§ **Rows from a 3D modeling dataset**
>> start

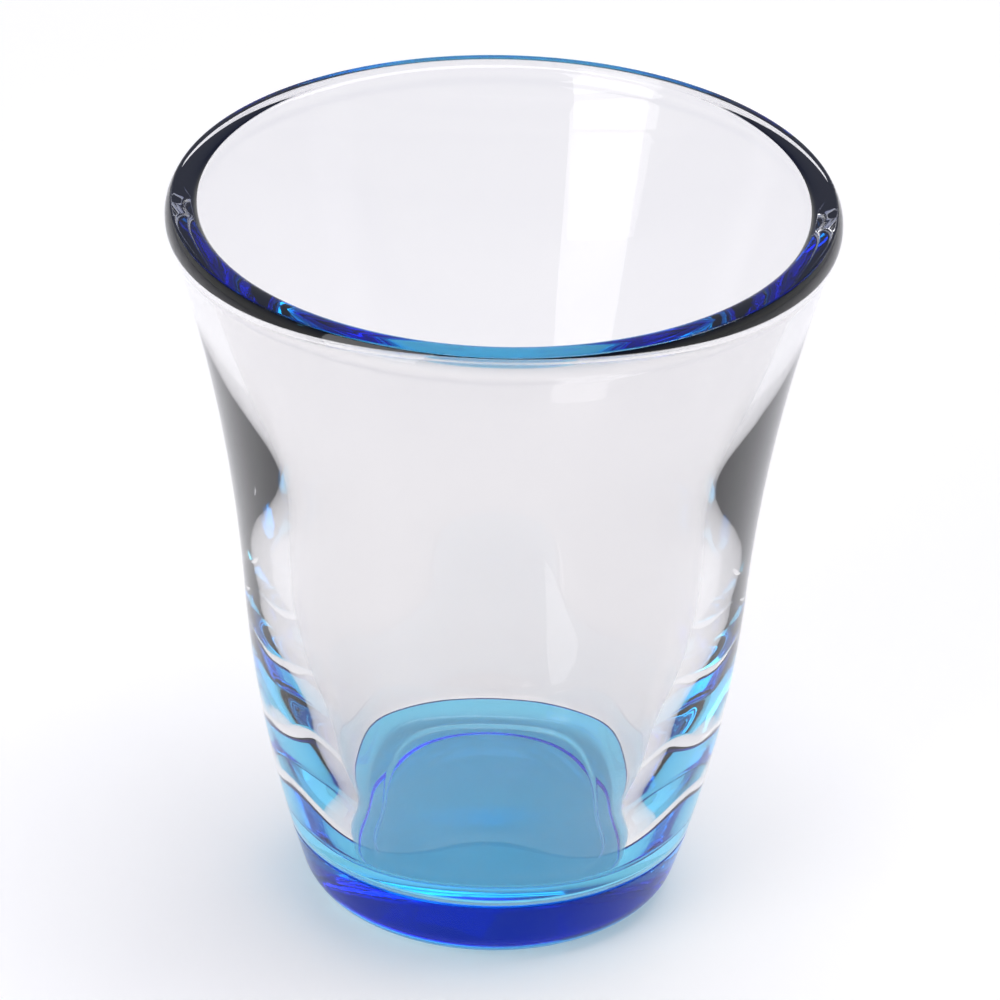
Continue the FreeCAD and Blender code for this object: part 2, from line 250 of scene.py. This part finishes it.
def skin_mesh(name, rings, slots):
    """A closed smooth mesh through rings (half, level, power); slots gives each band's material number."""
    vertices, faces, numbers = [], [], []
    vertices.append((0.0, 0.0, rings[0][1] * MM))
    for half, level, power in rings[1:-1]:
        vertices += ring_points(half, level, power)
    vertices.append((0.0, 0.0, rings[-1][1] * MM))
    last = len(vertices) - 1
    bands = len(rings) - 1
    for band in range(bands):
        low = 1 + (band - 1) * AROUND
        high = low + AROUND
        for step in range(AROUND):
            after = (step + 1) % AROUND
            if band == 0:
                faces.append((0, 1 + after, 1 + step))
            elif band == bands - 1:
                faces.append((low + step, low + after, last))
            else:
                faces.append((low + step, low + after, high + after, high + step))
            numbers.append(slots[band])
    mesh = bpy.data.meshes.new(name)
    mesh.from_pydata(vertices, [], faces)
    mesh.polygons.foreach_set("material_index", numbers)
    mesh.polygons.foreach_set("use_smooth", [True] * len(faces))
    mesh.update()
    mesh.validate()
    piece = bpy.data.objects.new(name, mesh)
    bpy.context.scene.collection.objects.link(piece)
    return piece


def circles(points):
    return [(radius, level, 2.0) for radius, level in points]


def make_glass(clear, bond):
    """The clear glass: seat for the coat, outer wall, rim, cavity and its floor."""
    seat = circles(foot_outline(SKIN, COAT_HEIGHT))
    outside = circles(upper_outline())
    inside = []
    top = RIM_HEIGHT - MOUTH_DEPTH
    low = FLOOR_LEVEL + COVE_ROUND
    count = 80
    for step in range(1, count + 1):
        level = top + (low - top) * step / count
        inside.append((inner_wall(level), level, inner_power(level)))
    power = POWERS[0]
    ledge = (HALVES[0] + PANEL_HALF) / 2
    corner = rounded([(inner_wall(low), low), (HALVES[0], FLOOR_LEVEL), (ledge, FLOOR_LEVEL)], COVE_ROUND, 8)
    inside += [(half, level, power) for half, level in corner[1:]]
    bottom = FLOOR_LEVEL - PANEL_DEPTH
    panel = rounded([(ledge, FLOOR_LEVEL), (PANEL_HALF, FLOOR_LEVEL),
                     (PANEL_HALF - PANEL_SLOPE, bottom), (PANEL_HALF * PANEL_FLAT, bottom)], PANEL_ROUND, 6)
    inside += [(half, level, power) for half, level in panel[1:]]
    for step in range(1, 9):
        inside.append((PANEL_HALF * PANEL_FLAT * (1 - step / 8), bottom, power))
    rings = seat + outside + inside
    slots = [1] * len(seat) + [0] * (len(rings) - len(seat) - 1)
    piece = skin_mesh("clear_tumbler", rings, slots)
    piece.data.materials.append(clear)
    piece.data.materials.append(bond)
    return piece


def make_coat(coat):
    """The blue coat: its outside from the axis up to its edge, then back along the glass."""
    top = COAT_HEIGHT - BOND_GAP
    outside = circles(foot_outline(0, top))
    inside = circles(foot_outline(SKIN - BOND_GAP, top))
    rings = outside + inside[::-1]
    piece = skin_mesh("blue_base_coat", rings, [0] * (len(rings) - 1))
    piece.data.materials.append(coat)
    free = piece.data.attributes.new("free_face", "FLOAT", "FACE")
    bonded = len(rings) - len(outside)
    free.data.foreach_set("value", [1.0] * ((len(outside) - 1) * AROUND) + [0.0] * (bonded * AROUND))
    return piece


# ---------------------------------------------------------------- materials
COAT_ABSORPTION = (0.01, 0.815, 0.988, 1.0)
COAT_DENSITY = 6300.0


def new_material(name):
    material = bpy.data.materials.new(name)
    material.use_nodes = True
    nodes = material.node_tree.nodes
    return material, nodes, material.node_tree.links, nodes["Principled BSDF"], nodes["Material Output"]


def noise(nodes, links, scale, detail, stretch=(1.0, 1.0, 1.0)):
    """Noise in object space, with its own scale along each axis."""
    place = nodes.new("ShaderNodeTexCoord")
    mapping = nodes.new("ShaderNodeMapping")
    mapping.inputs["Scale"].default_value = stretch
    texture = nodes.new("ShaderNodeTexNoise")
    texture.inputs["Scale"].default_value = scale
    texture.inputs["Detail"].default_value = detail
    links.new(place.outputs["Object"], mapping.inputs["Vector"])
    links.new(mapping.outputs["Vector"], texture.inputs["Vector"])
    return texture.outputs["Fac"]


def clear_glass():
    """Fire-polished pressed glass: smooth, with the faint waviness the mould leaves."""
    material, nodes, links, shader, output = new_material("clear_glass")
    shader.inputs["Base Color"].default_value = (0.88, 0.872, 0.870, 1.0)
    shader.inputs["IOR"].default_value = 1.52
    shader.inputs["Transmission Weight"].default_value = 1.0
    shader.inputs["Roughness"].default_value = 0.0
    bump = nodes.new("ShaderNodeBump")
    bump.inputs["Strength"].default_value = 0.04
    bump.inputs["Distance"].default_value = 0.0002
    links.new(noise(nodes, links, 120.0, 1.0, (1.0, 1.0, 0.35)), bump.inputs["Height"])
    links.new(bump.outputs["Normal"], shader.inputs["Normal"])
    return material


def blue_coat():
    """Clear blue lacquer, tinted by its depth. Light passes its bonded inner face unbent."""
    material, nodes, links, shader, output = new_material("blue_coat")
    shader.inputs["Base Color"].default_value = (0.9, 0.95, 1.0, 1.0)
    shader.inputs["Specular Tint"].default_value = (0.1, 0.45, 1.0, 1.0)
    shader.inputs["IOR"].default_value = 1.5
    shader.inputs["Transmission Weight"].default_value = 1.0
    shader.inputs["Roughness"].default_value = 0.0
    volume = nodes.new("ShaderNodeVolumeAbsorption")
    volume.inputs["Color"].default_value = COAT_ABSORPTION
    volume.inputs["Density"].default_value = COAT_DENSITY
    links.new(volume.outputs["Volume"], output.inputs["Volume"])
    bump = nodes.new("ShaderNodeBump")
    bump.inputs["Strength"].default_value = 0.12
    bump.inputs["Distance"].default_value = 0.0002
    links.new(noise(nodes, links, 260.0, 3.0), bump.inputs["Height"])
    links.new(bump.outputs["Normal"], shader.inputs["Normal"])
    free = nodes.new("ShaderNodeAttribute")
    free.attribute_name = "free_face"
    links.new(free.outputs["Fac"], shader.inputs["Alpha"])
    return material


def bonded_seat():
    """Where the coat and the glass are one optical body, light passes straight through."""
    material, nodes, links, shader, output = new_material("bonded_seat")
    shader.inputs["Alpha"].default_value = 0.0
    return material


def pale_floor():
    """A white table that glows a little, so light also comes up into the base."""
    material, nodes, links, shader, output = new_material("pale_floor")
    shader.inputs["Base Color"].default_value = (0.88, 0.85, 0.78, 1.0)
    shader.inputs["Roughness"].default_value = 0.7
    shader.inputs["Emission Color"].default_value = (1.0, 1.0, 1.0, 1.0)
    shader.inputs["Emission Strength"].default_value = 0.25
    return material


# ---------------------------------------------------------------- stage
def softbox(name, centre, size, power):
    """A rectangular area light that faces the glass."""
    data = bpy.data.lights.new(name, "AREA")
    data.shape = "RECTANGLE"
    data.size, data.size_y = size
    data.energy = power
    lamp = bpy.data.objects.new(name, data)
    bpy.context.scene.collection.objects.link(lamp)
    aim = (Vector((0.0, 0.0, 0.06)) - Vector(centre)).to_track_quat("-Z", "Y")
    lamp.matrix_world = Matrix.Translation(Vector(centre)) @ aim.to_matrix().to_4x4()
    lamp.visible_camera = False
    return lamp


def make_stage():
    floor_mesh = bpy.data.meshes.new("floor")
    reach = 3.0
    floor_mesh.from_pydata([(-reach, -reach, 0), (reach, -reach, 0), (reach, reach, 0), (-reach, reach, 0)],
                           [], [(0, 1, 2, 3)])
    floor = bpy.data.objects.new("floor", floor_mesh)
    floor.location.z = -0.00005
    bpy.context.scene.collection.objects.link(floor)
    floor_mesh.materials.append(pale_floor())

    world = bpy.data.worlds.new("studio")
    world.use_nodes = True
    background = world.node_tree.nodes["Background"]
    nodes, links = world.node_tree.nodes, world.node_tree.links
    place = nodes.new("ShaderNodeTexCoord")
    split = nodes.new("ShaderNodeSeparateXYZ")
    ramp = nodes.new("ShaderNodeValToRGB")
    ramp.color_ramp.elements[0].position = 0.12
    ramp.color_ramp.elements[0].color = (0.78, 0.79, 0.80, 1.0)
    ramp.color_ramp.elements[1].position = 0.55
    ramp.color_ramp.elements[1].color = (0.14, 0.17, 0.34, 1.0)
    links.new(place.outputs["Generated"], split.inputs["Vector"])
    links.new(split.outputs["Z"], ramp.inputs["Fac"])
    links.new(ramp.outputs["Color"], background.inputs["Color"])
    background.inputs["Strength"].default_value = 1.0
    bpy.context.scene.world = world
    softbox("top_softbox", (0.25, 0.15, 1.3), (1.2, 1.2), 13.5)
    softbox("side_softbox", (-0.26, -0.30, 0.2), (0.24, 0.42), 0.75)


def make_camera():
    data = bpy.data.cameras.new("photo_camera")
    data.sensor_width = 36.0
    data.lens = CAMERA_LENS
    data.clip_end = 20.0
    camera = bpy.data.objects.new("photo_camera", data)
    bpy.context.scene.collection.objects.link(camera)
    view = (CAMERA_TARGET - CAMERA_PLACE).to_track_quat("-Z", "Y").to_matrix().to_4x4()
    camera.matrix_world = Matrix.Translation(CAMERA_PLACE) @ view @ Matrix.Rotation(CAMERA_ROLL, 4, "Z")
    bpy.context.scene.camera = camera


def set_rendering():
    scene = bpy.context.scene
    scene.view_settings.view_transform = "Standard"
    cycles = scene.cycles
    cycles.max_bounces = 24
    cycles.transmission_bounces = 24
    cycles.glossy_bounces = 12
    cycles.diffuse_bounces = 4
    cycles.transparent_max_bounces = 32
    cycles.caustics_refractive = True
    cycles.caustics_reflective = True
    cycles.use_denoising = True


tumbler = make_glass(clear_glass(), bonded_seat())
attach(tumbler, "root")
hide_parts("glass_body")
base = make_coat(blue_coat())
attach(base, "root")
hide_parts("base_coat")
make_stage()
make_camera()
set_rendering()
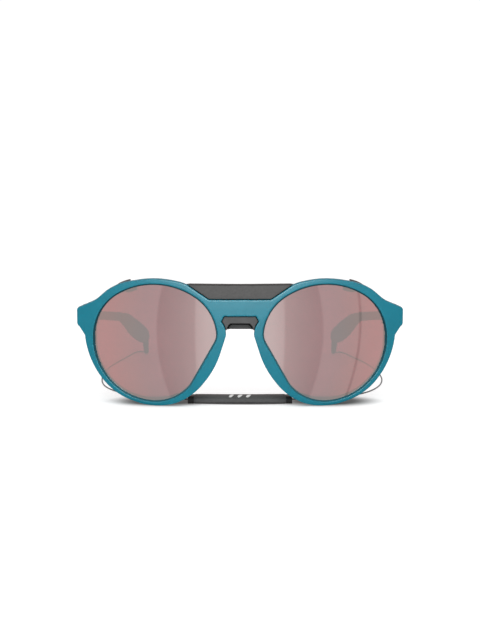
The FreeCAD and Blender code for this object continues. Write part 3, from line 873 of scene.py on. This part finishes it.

>> end

Show all lines in the entries above where the word "this" appears.

Continue the FreeCAD and Blender code for this object: part 2, from line 250 of scene.py. This part finishes it.
The FreeCAD and Blender code for this object continues. Write part 3, from line 873 of scene.py on. This part finishes it.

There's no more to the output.